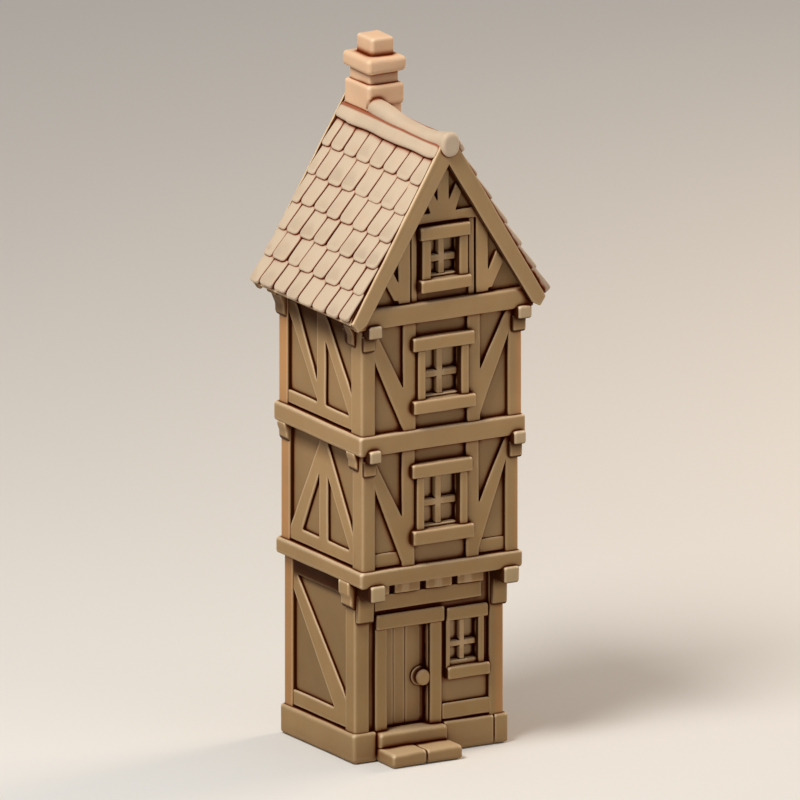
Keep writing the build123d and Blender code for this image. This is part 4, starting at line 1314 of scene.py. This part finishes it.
# ---------------------------------------------------------------- chimney
bag = Bag()
lo, hi = box("chimney_shaft")
tops = [t for t in levels(solids("chimney_shaft")[0], 2)]
rbox(bag, (lo[0], lo[1], lo[2]), (hi[0], hi[1], hi[2] + 1.2), 1.0, 2.6, 0.12, 8, seed=51,
     shape=lambda p: (p[0], p[1], max(p[2], 214.6 - 1.5256 * (abs(p[0]) - 2.0) - 1.6) if abs(p[0]) > 2 else max(p[2], 213.0)))
bag.make("chimney_shaft_stone", M_CHIM, "chimney_stone", "chimney_shaft")
for node, r, seed, own in (("chimney_collar", 1.3, 52, 0.12), ("chimney_neck", 0.8, 53, 0.08), ("chimney_cap", 1.6, 54, 0.15),
                           ("chimney_top", 1.2, 55, 0.15)):
    lo, hi = box(node)
    bag = Bag()
    if node == "chimney_neck":
        lo[2] -= 1.2
        hi[2] += 1.2
    if node == "chimney_top":
        lo[2] -= 1.2
    foot_x = box("chimney_shaft")[0][0]

    def sink(p, node=node, z0=lo[2], x0=foot_x):
        # the collar's left side runs down on to the ridge
        if node != "chimney_collar" or p[2] > z0 + 2.5:
            return p
        k = min(1.0, max(0.0, (x0 + 3.2 - p[0]) / 2.0))
        return (p[0], p[1], p[2] - 1.9 * k)

    def arch(p, n, y0=lo[1], zr=height(lo[1]) - 3.5):
        # wash that has gathered over the end of the ridge roll
        if p[1] > y0 + 1.5 or p[2] < zr:
            return 0.0
        d = math.hypot(p[0], p[2] - zr) - 3.5
        return 0.9 * (1 - smooth(abs(d - 0.1), 0.25, 0.95)) * (1 - smooth(p[0], 1.5, 4.5))

    collar = node == "chimney_collar"
    rbox(bag, lo, hi, r, 0.8 if collar else 2.2, 0.2, 8, seed=seed, own=own, tone=0.6, shape=sink)
    bag.make(node + "_stone", M_CHIM, "chimney_stone", node, wash_and_shade_mark=arch if collar else None)

# the floors inside keep their CAD shape and take the stone's finish
for node in ("base_plate", "ground_floor"):
    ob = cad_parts[node]
    ob.data.materials.clear()
    ob.data.materials.append(M_STONE)

# ---------------------------------------------------------------- floor, light, camera
def plain(name, colour, rough):
    m = bpy.data.materials.new(name)
    m.use_nodes = True
    nt = m.node_tree
    b = nt.nodes["Principled BSDF"]
    tc = nt.nodes.new("ShaderNodeTexCoord")
    n = nt.nodes.new("ShaderNodeTexNoise")
    n.inputs["Scale"].default_value = 3.0
    nt.links.new(tc.outputs["Object"], n.inputs["Vector"])
    c = ramp(nt, n.outputs[0], [(0.3, tuple(x * 0.985 for x in colour)), (0.7, colour)])
    nt.links.new(c, b.inputs["Base Color"])
    b.inputs["Roughness"].default_value = rough
    return m


me = bpy.data.meshes.new("floor")
n = 24
vv, ff = [], []
for i in range(n + 1):
    for j in range(n + 1):
        vv.append((-4 + 8 * i / n, -4 + 8 * j / n, -0.0002))
for i in range(n):
    for j in range(n):
        a = i * (n + 1) + j
        ff.append((a, a + n + 1, a + n + 2, a + 1))
me.from_pydata(vv, [], ff)
floor = bpy.data.objects.new("floor", me)
bpy.context.scene.collection.objects.link(floor)
me.materials.append(plain("floor_paper", (0.78, 0.77, 0.75), 0.9))

world = bpy.data.worlds.new("studio")
bpy.context.scene.world = world
world.use_nodes = True
bg = world.node_tree.nodes["Background"]
bg.inputs[0].default_value = (0.98, 0.965, 0.95, 1)
bg.inputs[1].default_value = 0.29


def area_light(name, az, el, dist, size, power, colour, target=(0, 0, 0.13)):
    d = bpy.data.lights.new(name, "AREA")
    d.shape = "DISK"
    d.size = size
    d.energy = power
    d.color = colour
    o = bpy.data.objects.new(name, d)
    a, e = math.radians(az), math.radians(el)
    t = Vector(target)
    o.location = t + Vector((math.sin(a) * math.cos(e), -math.cos(a) * math.cos(e), math.sin(e))) * dist
    o.rotation_mode = "QUATERNION"
    o.rotation_quaternion = (t - o.location).to_track_quat("-Z", "Y")
    bpy.context.scene.collection.objects.link(o)
    return o


area_light("key", -70, 55, 0.85, 0.34, 7.0, (1.0, 0.965, 0.91), (0, 0, 0.17))
area_light("fill", 25, 20, 1.2, 0.7, 0.7, (1.0, 0.95, 0.90))
area_light("rim", 96, 20, 1.0, 0.4, 5.2, (1.0, 0.76, 0.54))

cam = bpy.data.cameras.new("cam")
cam.type = "ORTHO"
cam.ortho_scale = 0.26797
cam.clip_start, cam.clip_end = 0.05, 12.0
co = bpy.data.objects.new("cam", cam)
bpy.context.scene.collection.objects.link(co)
ga, ge = math.radians(30.0), math.radians(15.0)
vr = Vector((math.cos(ga), -math.sin(ga), 0))
vu = Vector((math.sin(ga) * math.sin(ge), math.cos(ga) * math.sin(ge), math.cos(ge)))
vb = Vector((-math.sin(ga) * math.cos(ge), -math.cos(ga) * math.cos(ge), math.sin(ge)))
co.location = vr * 0.002077 + vu * 0.11282 + vb * 1.6
co.rotation_mode = "QUATERNION"
co.rotation_quaternion = (-vb).to_track_quat("-Z", "Y")
bpy.context.scene.camera = co
bpy.context.scene.view_settings.view_transform = "Standard"
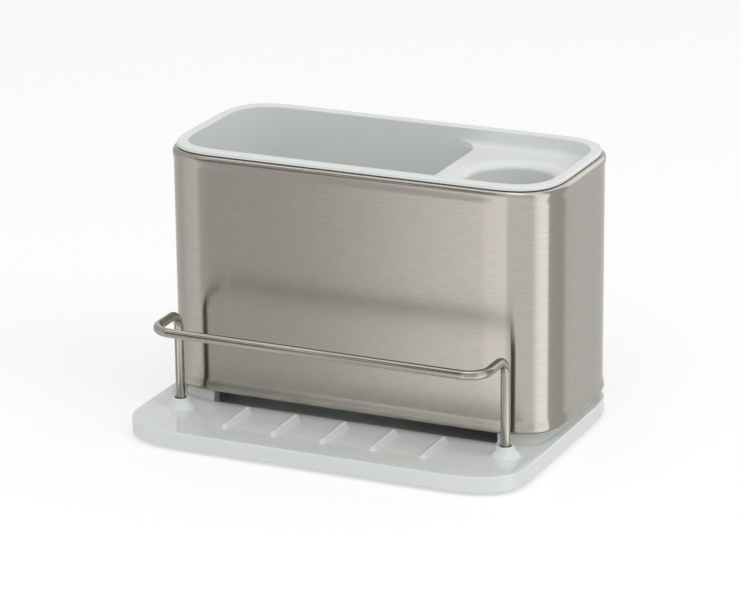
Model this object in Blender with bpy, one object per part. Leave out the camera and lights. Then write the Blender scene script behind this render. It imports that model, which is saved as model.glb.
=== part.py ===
"""Sink caddy: a drip tray on four feet, a steel sleeve, an inner liner and a wire rail.

Metres, +Z up. The origin is on the floor under the middle of the tray, and the front is -Y.
"""
import math

import bpy
from mathutils import Vector

# Drip tray
TRAY_WIDTH = 0.203
TRAY_DEPTH = 0.143
TRAY_FRONT_BOW = 0.0426    # reach of a front corner along the front, which it bows a little
TRAY_FRONT_CORNER = 0.0302 # reach of a front corner along the side
TRAY_BACK_CORNER = 0.0368
TRAY_STAND = 0.0019        # free height under the tray's skirt
TRAY_WALL_HEIGHT = 0.0077  # skirt, from its lower edge to the top edge
TRAY_WALL = 0.0024
TRAY_PLATE = 0.0023        # least thickness of the plate over the hollow underside
EDGE_FILLET = 0.0007
DISH_INSET = 0.0009        # width of the level edge round the dish
DISH_BANK = 0.0100         # run of the soft bank from the edge to the dish
DISH_LIP = 0.0002          # drop of the dish at its front
DISH_FALL = 0.0017         # further drop from the front of the dish to the sleeve

# Plinth, well and drain slot under the sleeve
EDGE_MARGIN = 0.00125      # tray edge beyond the sleeve, at the sides and the back
PLINTH_INSET = 0.0039
PLINTH_RISE = 0.0039       # plinth top over the tray's edge
PLINTH_COVE = 0.0022
COVE_SINK = 0.0002         # the cove starts this far under the dish's floor
SLEEVE_SEAT = 0.0035       # width of the plinth's top that carries the sleeve
UPSTAND_HEIGHT = 0.0035
UPSTAND_WALL = 0.0020
WELL_FLOOR = 0.0022
WELL_CORNER = 0.0020
SLOT_WIDTH = 0.1486
SLOT_LEDGE = 0.0026        # dish floor that runs in under the sleeve's front

# Drain ribs
RIB_COUNT = 5
RIB_PITCH = 0.02565
RIB_FRONT_GAP = 0.0164     # from the tray's front edge to the ribs' ridges
RIB_LENGTH = 0.0258
RIB_RISE = 0.0014          # ridge over the tray's edge
RIB_TOP_WIDTH = 0.0018
RIB_SLOPE = 0.70           # widening of a rib on each side, per unit of depth
RIB_END_SLOPE = 0.45
RIB_BLUNT = 0.0005         # rounding of the ridge's edges
RIB_TIP_FLAT = 0.02        # share of a rib's half width that stays flat at its ends

# Wire rail and its bosses
WIRE_DIAMETER = 0.0045
RAIL_SPAN = 0.1692         # between the centres of the legs
RAIL_LEG_GAP = 0.0367      # from the tray's front edge to the legs
RAIL_BAR_GAP = 0.0079      # from the tray's front edge to the bar
RAIL_HEIGHT = 0.0465       # centre of the bar over the tray's edge
RAIL_PLAN_BEND = 0.0100
RAIL_LEG_BEND = 0.0078
BOSS_RISE = 0.0036         # boss top over the tray's edge
BOSS_TOP_RADIUS = 0.0043
BOSS_BASE_RADIUS = 0.0078
BOSS_FLARE = 1.25          # 1 makes the boss a straight cone, more makes its side hollow
BOSS_CORE_RADIUS = 0.0045
SOCKET_DEPTH = 0.0085
MOUTH_RADIUS = 0.0031      # of the socket's widened mouth
MOUTH_DEPTH = 0.0030

# Steel sleeve
BAY_DEPTH = 0.04805        # from the tray's front edge to the sleeve's front
SLEEVE_HEIGHT = 0.1180
SLEEVE_CORNER = 0.0330     # reach of a corner, about 1.37 times the radius of an equal round one
CORNER_FORM = 0.667        # 1 makes corners round, less makes them start more gently
SHEET = 0.0008
TOP_ROLL = 0.0024          # outer radius of the rolled top edge
BOTTOM_ROLL = 0.0013
TOP_FLARE = 0.00045        # the sleeve swells by this much at its top
BOTTOM_FLARE = 0.0007
FLARE_HEIGHT = 0.0068
HALF_FLARE_HEIGHT = 0.0038 # where half of the swelling is left
TOP_FLANGE = 0.0036        # reach of the rolled top edge inward

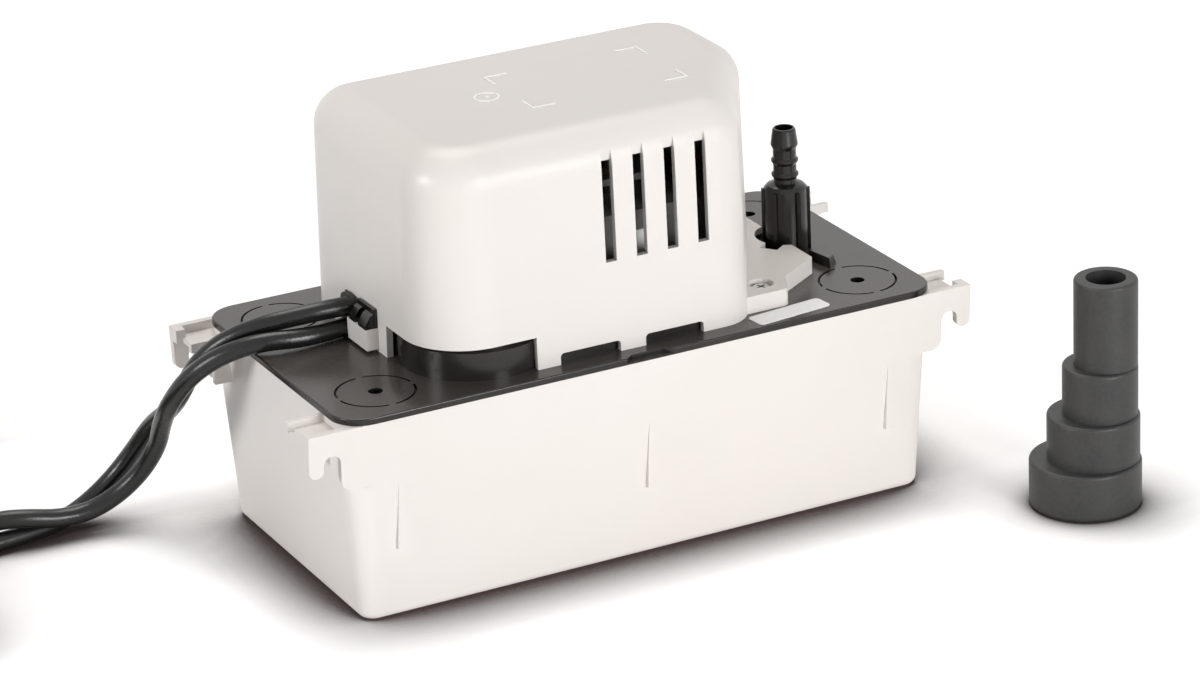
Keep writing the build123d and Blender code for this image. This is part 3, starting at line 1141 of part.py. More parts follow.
def make_mains_plug():
    """A flat two-pin plug, moulded on the lead, lying beside the coil."""
    root = Plane(origin=(0, PLUG_GAP, 0), x_dir=(1, 0, 0), z_dir=(0, 1, 0)) * Circle(CORD_RADIUS + 0.5)
    wide = Plane(origin=(0, PLUG_GAP + PLUG_RELIEF, 0), x_dir=(1, 0, 0), z_dir=(0, 1, 0)) * Circle(5.6)
    neck = loft([root, wide])
    grip = PLUG_LENGTH
    plan = make_face(Polyline((-6.5, 0), (6.5, 0), (PLUG_WIDTH / 2, grip * 0.45), (PLUG_FACE_WIDTH / 2, grip),
                              (-PLUG_FACE_WIDTH / 2, grip), (-PLUG_WIDTH / 2, grip * 0.45), close=True))
    plan = fillet(plan.vertices().filter_by_position(Axis.Y, grip * 0.3, grip + 1), 4.0)
    body = extrude(Pos(0, PLUG_GAP + PLUG_RELIEF - 0.5, -PLUG_THICK / 2) * plan, amount=PLUG_THICK)
    body = fillet(body.edges().group_by(Axis.Z)[-1] + body.edges().group_by(Axis.Z)[0], 2.0)
    return at_mains_end(neck + body)


def make_plug_pins():
    face_y = PLUG_GAP + PLUG_RELIEF + PLUG_LENGTH - 0.5
    pins = []
    for side in (-1, 1):
        at = Plane(origin=(side * PIN_SPACING / 2, face_y, 0), z_dir=(0, 1, 0))
        pin = extrude(at * Circle(PIN_RADIUS), amount=PIN_LENGTH)
        pins.append(single(at_mains_end(fillet(pin.edges().group_by(Axis.Y)[-1], 1.2))))
    return Compound(children=pins)


def lead_cores(start_at, length, radius):
    """Three short cores fanned out from the end of the alarm lead."""
    start, end = coil_tail(ALARM_ROUTE, 1, ALARM_COIL_EXIT, 0)
    cores = []
    for i in (-1, 0, 1):
        root = end + Vector(2.3 * i, 0, -0.9)
        way = Vector(0.22 * i, -1, -0.045).normalized()
        at = Plane(origin=root + way * start_at, z_dir=way)
        cores.append(single(extrude(at * Circle(radius), amount=length)))
    return Compound(children=cores)


def main():
    os.makedirs("parts", exist_ok=True)
    lower_face, upper_face = STACK_Z
    parts = {
        "tank": make_tank(),
        "pump_lid": make_lid(),
        "motor_cover": make_motor_cover(),
        "cover_screw": make_cover_screw(),
        "cord_clamp": make_cord_clamp(),
        "cord_grommet": make_cord_grommet(),
        "discharge_adapter": make_discharge_adapter(),
        "adapter_o_ring": make_adapter_oring(),
        "check_ball": make_check_ball(),
        "volute": make_volute(),
        "volute_cover": make_volute_cover(),
        "volute_screws": make_volute_screws(),
        "pump_column": make_pump_column(),
        "riser_pipe": make_riser_pipe(),
        "impeller": make_impeller(),
        "pump_shaft": make_shaft(),
        "rotor_core": on_shaft((lower_face + 1, upper_face - 1), ROTOR_RADIUS),
        "slinger": on_shaft((-10.0, -8.0), 6.0),
        "cooling_fan": make_cooling_fan(),
        "stator_stack": make_stator(),
        "coil_bobbin": make_coil_bobbin(),
        "coil_winding": make_coil_winding(),
        "lower_bracket": bracket(lower_face, -1),
        "upper_bracket": bracket(upper_face, 1),
        "lower_bearing": bearing(lower_face, -1),
        "upper_bearing": bearing(upper_face, 1),
        "motor_bolts": make_motor_bolts(),
        "float_body": make_float(),
        "float_stem": make_float_stem(),
        "float_collar": make_float_collar(),
        "switch_bracket": make_switch_bracket(),
        "run_switch": switch_body(-1),
        "run_switch_lever": switch_lever(-1),
        "run_switch_button": switch_button(-1),
        "alarm_switch": switch_body(1),
        "alarm_switch_lever": switch_lever(1),
        "alarm_switch_button": switch_button(1),
        "switch_screws": make_switch_screws(),
        "terminal_block": make_terminal_block(),
        "motor_lead": make_motor_lead(),
        "stepped_reducer": make_reducer(),
        "mains_cord": cord_tube(MAINS_ROUTE),
        "mains_coil": make_coil(MAINS_ROUTE, -1, MAINS_COIL_EXIT, TAIL_RISE),
        "mains_coil_tie": make_coil_tie(MAINS_ROUTE, -1),
        "mains_plug": make_mains_plug(),
        "mains_plug_pins": make_plug_pins(),
        "alarm_cord": cord_tube(ALARM_ROUTE),
        "alarm_coil": make_coil(ALARM_ROUTE, 1, ALARM_COIL_EXIT, 0),
        "alarm_coil_tie": make_coil_tie(ALARM_ROUTE, 1),
        "alarm_lead_cores": lead_cores(END_GAP, CORE_LENGTH, CORE_RADIUS),
        "alarm_lead_ferrules": lead_cores(END_GAP + CORE_LENGTH, FERRULE_LENGTH, FERRULE_RADIUS),
    }
    for name, shape in parts.items():
        export_step(single(shape), os.path.join("parts", name + ".step"))
        box = shape.bounding_box()
        print(name, len(shape.solids()), "solids, volume", round(shape.volume), "size",
              [round(v, 1) for v in (box.size.X, box.size.Y, box.size.Z)])


main()
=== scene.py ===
# %% [markdown]
# # A condensate pump on a white table
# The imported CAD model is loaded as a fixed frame, with every node where the real piece sits.
# This lesson adds what CAD leaves out: the camera, soft studio light, two flexible leads, two paper
# labels, and a finish for each plastic, rubber and metal. Sizes are metres in the CAD model's own frame.

# %% Load the frame
import math

import bpy
from mathutils import Matrix, Vector


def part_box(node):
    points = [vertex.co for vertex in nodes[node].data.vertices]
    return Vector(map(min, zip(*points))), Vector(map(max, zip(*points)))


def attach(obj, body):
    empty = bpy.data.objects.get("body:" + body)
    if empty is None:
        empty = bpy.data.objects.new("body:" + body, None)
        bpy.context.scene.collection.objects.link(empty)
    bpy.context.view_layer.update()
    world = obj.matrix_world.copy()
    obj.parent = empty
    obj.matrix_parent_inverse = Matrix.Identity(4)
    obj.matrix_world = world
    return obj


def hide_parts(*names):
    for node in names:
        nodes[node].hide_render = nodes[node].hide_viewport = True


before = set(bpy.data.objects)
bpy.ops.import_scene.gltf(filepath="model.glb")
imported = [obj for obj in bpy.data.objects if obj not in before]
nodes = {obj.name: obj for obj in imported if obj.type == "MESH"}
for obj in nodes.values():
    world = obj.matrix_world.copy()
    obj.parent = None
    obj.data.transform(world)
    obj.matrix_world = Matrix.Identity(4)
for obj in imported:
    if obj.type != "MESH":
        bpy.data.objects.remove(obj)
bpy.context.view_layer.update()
scene = bpy.context.scene
print("CAD nodes:", len(nodes))

# %% [markdown]
# ## Camera
# The photograph was taken from far away with a long lens, so parallel edges hardly converge. The
# object's known right angles give the camera's place and turn. A small lens shift holds the framing,
# because the picture was cropped after it was taken.

# %% Camera
EYE = Vector((-0.7158, -1.4640, 0.7213))
LOOK_RIGHT = Vector((0.8871, -0.4601, -0.0394))
LOOK_UP = Vector((0.2032, 0.3124, 0.9280))
LENS_MM = 141.26
SHIFT = (-0.0050, -0.0156)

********

AIM –
Copy, please, every line from the start of the entries down to the line that holds "return 0.9 *", with both of those lines included and no others.

EXERCISE RESULT –
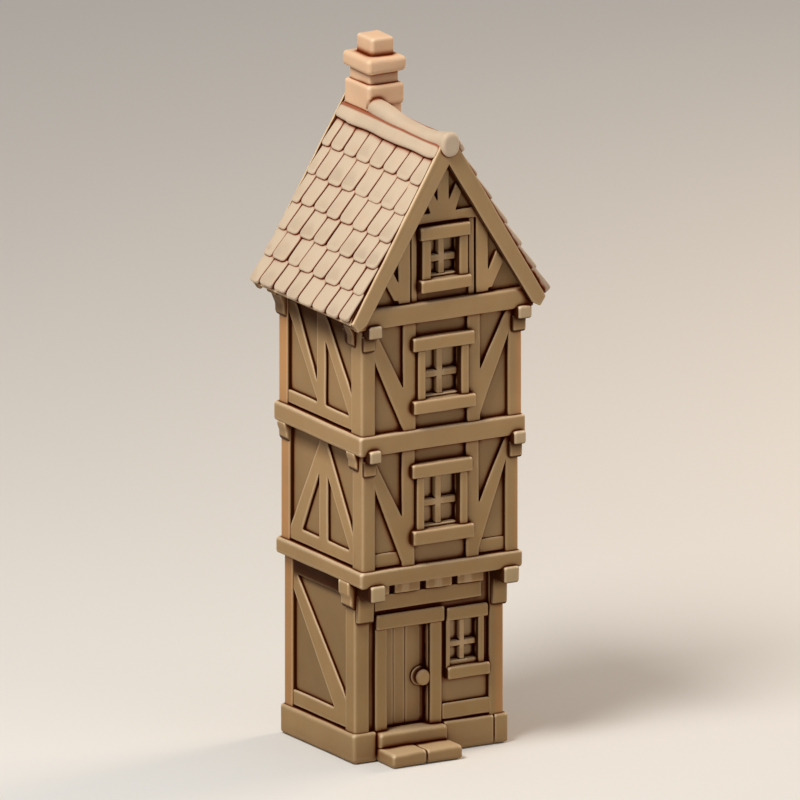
Keep writing the build123d and Blender code for this image. This is part 4, starting at line 1314 of scene.py. This part finishes it.
# ---------------------------------------------------------------- chimney
bag = Bag()
lo, hi = box("chimney_shaft")
tops = [t for t in levels(solids("chimney_shaft")[0], 2)]
rbox(bag, (lo[0], lo[1], lo[2]), (hi[0], hi[1], hi[2] + 1.2), 1.0, 2.6, 0.12, 8, seed=51,
     shape=lambda p: (p[0], p[1], max(p[2], 214.6 - 1.5256 * (abs(p[0]) - 2.0) - 1.6) if abs(p[0]) > 2 else max(p[2], 213.0)))
bag.make("chimney_shaft_stone", M_CHIM, "chimney_stone", "chimney_shaft")
for node, r, seed, own in (("chimney_collar", 1.3, 52, 0.12), ("chimney_neck", 0.8, 53, 0.08), ("chimney_cap", 1.6, 54, 0.15),
                           ("chimney_top", 1.2, 55, 0.15)):
    lo, hi = box(node)
    bag = Bag()
    if node == "chimney_neck":
        lo[2] -= 1.2
        hi[2] += 1.2
    if node == "chimney_top":
        lo[2] -= 1.2
    foot_x = box("chimney_shaft")[0][0]

    def sink(p, node=node, z0=lo[2], x0=foot_x):
        # the collar's left side runs down on to the ridge
        if node != "chimney_collar" or p[2] > z0 + 2.5:
            return p
        k = min(1.0, max(0.0, (x0 + 3.2 - p[0]) / 2.0))
        return (p[0], p[1], p[2] - 1.9 * k)

    def arch(p, n, y0=lo[1], zr=height(lo[1]) - 3.5):
        # wash that has gathered over the end of the ridge roll
        if p[1] > y0 + 1.5 or p[2] < zr:
            return 0.0
        d = math.hypot(p[0], p[2] - zr) - 3.5
        return 0.9 * (1 - smooth(abs(d - 0.1), 0.25, 0.95)) * (1 - smooth(p[0], 1.5, 4.5))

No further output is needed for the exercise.